* INSTRUCTIONS FOR THE TASK: Return, exactly as written, the lines from the one containing "Continue the FreeCAD" through the one containing "pulp, pulp_in, pulp_out", with both ends included.

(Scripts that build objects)
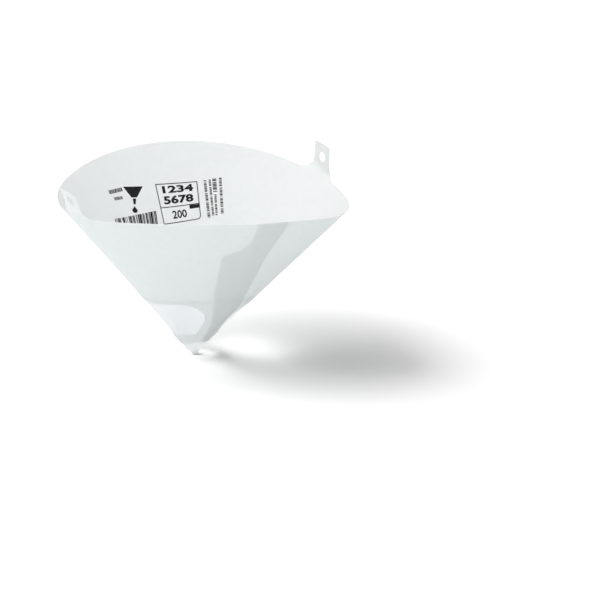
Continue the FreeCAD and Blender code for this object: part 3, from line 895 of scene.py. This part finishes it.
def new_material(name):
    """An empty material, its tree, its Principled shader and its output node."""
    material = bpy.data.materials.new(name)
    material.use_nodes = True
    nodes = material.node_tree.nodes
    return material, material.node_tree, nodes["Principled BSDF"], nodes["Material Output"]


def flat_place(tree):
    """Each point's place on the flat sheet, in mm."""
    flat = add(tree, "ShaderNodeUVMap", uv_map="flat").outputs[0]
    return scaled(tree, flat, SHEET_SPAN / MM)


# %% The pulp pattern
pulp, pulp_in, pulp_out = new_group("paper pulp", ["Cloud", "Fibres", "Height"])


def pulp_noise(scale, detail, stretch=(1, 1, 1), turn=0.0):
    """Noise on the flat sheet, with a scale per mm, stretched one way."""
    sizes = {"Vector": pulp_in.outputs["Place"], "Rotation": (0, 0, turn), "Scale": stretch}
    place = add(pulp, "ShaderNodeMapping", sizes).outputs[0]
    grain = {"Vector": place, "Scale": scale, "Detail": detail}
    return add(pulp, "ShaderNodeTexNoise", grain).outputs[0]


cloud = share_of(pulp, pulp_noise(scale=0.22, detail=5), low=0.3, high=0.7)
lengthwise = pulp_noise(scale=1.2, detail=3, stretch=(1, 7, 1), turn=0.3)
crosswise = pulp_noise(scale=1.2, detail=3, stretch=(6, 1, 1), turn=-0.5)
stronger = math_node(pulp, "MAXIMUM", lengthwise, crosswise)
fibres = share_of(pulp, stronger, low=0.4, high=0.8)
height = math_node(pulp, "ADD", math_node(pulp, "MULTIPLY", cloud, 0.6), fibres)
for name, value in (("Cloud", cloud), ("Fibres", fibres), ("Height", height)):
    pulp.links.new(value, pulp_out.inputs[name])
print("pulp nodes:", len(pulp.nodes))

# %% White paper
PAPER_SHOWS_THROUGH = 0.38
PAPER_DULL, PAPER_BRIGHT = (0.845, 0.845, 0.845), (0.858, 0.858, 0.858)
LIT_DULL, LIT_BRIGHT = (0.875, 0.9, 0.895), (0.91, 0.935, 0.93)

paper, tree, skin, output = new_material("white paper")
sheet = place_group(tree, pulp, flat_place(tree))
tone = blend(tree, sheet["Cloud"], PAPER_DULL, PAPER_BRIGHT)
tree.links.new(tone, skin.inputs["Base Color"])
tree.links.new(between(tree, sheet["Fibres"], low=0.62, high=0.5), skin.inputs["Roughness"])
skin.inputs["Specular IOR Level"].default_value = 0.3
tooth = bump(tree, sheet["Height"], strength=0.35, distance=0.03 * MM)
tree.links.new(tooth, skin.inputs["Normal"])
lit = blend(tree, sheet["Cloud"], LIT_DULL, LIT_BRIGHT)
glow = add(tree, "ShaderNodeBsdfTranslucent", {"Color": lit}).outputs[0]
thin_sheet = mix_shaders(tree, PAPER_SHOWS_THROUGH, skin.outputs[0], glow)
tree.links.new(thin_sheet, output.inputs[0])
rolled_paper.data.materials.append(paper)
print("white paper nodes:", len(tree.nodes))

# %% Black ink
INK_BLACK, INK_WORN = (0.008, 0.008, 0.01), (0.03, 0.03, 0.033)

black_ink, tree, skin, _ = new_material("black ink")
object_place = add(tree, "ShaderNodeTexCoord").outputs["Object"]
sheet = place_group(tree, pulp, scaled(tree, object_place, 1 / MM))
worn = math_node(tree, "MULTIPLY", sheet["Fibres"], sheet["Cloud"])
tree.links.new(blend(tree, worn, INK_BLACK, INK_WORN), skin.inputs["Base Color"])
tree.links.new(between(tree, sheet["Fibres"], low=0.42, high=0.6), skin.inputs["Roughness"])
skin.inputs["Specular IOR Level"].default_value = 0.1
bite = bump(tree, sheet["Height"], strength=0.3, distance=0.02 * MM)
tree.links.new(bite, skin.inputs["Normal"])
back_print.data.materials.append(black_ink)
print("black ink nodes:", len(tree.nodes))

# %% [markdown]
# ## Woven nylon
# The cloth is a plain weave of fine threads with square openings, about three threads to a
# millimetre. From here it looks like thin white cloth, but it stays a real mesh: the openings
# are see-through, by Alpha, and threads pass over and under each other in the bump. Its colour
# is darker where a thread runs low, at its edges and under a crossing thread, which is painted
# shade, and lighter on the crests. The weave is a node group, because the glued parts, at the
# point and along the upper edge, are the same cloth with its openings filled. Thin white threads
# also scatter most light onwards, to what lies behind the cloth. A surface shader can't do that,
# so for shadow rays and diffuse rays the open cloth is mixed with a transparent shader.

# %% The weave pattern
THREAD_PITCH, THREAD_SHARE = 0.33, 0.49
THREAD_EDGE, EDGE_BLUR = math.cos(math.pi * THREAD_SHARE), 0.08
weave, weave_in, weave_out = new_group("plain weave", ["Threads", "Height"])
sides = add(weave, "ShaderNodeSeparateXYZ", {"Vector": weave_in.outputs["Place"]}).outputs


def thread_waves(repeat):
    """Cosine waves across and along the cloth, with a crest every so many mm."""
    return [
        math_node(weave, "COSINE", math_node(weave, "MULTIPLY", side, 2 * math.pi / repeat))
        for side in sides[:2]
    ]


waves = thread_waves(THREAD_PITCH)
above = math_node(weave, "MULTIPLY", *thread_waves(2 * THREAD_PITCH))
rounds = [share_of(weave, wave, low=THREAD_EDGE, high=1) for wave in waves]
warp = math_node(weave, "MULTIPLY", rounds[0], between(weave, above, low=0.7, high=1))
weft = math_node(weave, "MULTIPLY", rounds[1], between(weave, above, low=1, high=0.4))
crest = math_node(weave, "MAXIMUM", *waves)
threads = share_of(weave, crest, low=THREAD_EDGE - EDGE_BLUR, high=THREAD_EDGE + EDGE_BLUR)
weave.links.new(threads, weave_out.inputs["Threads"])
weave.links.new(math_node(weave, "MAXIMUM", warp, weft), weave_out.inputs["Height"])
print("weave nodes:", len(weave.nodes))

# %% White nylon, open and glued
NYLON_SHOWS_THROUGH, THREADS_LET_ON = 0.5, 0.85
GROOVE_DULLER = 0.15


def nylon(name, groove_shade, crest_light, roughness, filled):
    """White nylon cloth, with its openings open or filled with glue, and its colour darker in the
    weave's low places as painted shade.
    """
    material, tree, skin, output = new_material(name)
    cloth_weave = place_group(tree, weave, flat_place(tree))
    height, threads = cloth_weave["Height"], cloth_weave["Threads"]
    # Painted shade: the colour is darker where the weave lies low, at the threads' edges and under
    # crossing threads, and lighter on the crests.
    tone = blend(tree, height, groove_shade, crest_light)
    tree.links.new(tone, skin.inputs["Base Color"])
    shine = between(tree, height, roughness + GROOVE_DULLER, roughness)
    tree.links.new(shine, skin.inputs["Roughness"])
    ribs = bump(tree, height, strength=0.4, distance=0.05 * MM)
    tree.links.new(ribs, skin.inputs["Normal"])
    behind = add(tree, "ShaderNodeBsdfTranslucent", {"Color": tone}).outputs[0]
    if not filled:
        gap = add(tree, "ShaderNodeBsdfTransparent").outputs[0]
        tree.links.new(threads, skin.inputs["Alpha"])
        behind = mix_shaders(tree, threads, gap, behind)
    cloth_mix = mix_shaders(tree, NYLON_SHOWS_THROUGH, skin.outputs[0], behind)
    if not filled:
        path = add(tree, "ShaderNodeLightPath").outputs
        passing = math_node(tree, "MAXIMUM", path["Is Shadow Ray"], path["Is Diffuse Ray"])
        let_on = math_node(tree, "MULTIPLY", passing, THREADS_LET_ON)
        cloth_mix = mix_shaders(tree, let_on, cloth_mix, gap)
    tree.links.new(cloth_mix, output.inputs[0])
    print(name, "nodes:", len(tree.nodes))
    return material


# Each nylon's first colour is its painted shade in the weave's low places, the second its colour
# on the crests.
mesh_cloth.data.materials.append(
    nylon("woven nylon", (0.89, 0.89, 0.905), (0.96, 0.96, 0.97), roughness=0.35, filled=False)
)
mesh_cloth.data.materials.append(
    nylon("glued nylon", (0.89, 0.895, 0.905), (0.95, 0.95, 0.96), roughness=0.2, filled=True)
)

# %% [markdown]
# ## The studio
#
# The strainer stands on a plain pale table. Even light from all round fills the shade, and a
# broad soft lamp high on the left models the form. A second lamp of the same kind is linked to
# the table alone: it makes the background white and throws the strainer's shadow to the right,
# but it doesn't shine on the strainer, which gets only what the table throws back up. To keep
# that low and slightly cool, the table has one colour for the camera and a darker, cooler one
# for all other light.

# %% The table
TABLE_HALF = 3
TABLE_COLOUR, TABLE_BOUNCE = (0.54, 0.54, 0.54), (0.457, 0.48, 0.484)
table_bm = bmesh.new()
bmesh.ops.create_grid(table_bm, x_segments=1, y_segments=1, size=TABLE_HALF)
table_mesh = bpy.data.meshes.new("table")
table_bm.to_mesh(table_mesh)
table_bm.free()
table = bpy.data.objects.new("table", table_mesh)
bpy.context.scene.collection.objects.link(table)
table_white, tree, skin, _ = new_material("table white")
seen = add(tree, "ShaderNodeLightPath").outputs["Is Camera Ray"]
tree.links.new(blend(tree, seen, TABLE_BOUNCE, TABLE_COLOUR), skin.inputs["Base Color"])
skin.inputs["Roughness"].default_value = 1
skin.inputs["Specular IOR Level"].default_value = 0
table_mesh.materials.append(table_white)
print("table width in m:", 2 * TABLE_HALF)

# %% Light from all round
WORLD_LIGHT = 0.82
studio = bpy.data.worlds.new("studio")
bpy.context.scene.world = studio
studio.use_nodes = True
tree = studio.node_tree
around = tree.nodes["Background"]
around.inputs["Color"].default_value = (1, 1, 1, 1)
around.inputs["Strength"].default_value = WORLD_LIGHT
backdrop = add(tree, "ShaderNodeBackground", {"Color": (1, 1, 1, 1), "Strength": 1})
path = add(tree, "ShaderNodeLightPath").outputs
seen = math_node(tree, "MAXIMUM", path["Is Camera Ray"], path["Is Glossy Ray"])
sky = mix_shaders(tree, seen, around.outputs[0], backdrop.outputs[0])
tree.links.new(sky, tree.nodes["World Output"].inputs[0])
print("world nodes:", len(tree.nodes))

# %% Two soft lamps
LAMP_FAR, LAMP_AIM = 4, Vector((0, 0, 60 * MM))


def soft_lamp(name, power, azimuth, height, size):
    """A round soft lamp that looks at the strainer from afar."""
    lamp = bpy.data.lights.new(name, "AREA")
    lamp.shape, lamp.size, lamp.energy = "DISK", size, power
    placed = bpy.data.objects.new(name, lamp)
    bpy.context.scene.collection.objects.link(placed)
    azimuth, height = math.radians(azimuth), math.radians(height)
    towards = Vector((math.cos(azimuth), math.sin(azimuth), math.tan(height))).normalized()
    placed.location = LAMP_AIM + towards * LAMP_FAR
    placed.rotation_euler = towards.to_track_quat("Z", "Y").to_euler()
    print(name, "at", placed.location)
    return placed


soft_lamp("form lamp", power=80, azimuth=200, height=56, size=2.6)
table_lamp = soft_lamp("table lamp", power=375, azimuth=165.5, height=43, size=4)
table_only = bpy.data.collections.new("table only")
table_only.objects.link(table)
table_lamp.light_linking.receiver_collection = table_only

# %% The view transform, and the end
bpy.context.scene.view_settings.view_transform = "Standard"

* * *

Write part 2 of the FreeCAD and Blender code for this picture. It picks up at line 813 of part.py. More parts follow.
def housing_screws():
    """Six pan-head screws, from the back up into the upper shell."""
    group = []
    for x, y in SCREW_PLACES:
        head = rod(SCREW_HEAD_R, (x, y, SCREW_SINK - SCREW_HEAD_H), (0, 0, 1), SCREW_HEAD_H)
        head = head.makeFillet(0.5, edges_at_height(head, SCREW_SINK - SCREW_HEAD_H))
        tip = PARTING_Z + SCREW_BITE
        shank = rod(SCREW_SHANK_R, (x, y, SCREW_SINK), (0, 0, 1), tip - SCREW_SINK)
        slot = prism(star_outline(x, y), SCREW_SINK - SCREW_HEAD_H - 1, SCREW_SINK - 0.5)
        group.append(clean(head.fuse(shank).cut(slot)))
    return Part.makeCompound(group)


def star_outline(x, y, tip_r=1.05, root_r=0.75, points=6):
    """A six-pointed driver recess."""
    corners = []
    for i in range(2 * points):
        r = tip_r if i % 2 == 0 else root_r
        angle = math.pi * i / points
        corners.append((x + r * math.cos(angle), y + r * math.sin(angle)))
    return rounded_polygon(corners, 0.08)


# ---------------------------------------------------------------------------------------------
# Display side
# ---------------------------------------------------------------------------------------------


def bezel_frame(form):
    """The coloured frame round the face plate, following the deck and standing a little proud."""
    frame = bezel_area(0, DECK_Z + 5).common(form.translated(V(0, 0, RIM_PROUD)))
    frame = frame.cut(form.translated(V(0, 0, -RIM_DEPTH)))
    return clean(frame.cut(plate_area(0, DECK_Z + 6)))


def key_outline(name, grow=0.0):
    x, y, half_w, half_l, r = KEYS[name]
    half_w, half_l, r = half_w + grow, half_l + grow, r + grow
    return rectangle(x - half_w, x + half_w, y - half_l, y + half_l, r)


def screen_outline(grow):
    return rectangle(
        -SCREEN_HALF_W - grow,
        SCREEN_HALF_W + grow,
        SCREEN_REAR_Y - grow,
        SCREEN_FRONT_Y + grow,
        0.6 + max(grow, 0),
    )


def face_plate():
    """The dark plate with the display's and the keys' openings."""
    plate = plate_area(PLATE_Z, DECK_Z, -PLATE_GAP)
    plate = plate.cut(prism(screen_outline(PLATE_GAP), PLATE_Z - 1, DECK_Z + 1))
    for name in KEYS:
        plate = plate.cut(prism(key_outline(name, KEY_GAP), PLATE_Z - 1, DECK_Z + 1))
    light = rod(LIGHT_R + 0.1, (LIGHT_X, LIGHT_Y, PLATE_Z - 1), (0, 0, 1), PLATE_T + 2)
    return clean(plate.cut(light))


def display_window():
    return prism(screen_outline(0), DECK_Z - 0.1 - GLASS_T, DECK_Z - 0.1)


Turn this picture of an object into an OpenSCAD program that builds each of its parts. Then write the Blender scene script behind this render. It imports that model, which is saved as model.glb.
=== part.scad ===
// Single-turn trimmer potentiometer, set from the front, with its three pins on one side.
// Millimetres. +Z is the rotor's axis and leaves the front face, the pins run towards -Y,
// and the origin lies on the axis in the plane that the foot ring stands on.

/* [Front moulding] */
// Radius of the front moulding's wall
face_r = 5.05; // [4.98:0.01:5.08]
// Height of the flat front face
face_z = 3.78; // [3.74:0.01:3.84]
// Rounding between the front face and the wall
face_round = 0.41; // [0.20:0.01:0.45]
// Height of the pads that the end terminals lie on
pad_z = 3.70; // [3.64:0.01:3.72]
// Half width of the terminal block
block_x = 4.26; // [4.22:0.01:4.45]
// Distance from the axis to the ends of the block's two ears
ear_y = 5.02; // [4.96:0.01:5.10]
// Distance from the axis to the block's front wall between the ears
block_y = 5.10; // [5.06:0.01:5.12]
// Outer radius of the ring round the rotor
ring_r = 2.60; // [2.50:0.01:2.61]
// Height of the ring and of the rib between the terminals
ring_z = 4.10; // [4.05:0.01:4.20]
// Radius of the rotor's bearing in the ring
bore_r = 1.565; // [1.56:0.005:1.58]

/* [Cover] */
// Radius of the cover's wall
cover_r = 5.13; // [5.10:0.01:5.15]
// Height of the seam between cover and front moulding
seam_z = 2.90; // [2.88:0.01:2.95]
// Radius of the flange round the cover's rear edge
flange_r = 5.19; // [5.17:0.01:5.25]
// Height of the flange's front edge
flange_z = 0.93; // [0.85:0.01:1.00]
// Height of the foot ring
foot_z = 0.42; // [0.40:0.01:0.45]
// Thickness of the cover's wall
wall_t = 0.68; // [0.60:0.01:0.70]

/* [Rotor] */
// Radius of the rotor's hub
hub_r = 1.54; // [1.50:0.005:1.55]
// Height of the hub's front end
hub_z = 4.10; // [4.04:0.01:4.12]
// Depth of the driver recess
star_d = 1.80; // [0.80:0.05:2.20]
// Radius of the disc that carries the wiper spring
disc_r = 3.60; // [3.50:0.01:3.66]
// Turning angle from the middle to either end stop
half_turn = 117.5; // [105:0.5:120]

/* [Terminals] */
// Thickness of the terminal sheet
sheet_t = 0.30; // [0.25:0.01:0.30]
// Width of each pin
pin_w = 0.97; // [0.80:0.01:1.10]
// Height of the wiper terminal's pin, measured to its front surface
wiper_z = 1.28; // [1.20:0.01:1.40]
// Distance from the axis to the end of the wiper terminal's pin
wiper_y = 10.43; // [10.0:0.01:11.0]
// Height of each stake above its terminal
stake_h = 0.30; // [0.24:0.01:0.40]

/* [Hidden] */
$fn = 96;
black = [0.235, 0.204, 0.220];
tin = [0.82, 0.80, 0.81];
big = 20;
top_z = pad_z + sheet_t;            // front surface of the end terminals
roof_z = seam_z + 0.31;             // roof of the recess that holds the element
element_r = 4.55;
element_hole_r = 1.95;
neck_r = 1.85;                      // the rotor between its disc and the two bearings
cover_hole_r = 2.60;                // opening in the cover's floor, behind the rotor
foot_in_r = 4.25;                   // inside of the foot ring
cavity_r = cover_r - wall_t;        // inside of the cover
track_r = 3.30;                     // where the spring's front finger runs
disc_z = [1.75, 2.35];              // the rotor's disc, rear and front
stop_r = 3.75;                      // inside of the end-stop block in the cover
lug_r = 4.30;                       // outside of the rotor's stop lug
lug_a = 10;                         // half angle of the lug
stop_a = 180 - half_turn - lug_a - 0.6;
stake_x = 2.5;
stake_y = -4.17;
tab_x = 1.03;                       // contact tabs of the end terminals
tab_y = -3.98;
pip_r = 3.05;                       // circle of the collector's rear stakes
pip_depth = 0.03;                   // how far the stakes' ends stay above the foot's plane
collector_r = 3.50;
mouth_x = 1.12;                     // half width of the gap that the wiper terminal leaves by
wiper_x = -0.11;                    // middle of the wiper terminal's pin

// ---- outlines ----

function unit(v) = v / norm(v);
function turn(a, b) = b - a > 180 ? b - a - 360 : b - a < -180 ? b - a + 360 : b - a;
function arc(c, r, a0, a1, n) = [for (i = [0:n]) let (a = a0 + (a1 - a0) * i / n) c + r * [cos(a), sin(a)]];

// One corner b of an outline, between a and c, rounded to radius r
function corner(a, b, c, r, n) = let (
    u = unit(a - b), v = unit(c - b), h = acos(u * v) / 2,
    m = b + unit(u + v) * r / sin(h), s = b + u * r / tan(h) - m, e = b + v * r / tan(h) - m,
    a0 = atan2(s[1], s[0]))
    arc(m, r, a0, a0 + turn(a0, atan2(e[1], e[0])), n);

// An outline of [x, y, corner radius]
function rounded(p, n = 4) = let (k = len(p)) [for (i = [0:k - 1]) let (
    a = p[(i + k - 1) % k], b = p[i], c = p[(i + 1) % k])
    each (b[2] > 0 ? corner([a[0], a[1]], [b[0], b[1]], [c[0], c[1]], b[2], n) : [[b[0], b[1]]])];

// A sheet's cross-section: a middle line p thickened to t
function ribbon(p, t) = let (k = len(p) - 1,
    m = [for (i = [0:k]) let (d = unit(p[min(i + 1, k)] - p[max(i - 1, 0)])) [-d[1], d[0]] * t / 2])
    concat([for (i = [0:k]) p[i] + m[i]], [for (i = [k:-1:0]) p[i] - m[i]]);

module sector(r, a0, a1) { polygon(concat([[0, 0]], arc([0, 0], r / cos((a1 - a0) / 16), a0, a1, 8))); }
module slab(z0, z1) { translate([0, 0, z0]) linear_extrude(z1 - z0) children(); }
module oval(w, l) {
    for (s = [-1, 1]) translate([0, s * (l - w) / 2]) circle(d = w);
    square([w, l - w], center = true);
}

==

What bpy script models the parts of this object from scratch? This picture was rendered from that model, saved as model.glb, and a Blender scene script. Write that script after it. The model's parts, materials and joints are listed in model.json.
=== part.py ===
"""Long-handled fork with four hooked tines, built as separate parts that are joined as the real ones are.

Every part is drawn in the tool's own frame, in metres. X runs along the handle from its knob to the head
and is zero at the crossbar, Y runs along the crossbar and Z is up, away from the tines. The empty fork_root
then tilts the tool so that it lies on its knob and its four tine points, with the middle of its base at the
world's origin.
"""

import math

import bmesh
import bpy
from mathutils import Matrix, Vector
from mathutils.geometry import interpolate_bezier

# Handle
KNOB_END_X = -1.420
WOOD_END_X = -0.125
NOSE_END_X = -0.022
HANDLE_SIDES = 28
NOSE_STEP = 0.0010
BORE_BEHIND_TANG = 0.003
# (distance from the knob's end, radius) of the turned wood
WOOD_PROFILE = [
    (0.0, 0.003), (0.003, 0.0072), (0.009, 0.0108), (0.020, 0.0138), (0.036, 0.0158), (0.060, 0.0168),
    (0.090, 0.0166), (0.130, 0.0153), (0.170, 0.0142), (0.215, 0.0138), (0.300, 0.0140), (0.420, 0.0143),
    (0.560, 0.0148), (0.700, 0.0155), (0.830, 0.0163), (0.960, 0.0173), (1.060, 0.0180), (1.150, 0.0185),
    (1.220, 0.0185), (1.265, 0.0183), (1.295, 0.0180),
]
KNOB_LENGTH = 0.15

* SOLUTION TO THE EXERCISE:
Continue the FreeCAD and Blender code for this object: part 3, from line 895 of scene.py. This part finishes it.
def new_material(name):
    """An empty material, its tree, its Principled shader and its output node."""
    material = bpy.data.materials.new(name)
    material.use_nodes = True
    nodes = material.node_tree.nodes
    return material, material.node_tree, nodes["Principled BSDF"], nodes["Material Output"]


def flat_place(tree):
    """Each point's place on the flat sheet, in mm."""
    flat = add(tree, "ShaderNodeUVMap", uv_map="flat").outputs[0]
    return scaled(tree, flat, SHEET_SPAN / MM)


# %% The pulp pattern
pulp, pulp_in, pulp_out = new_group("paper pulp", ["Cloud", "Fibres", "Height"])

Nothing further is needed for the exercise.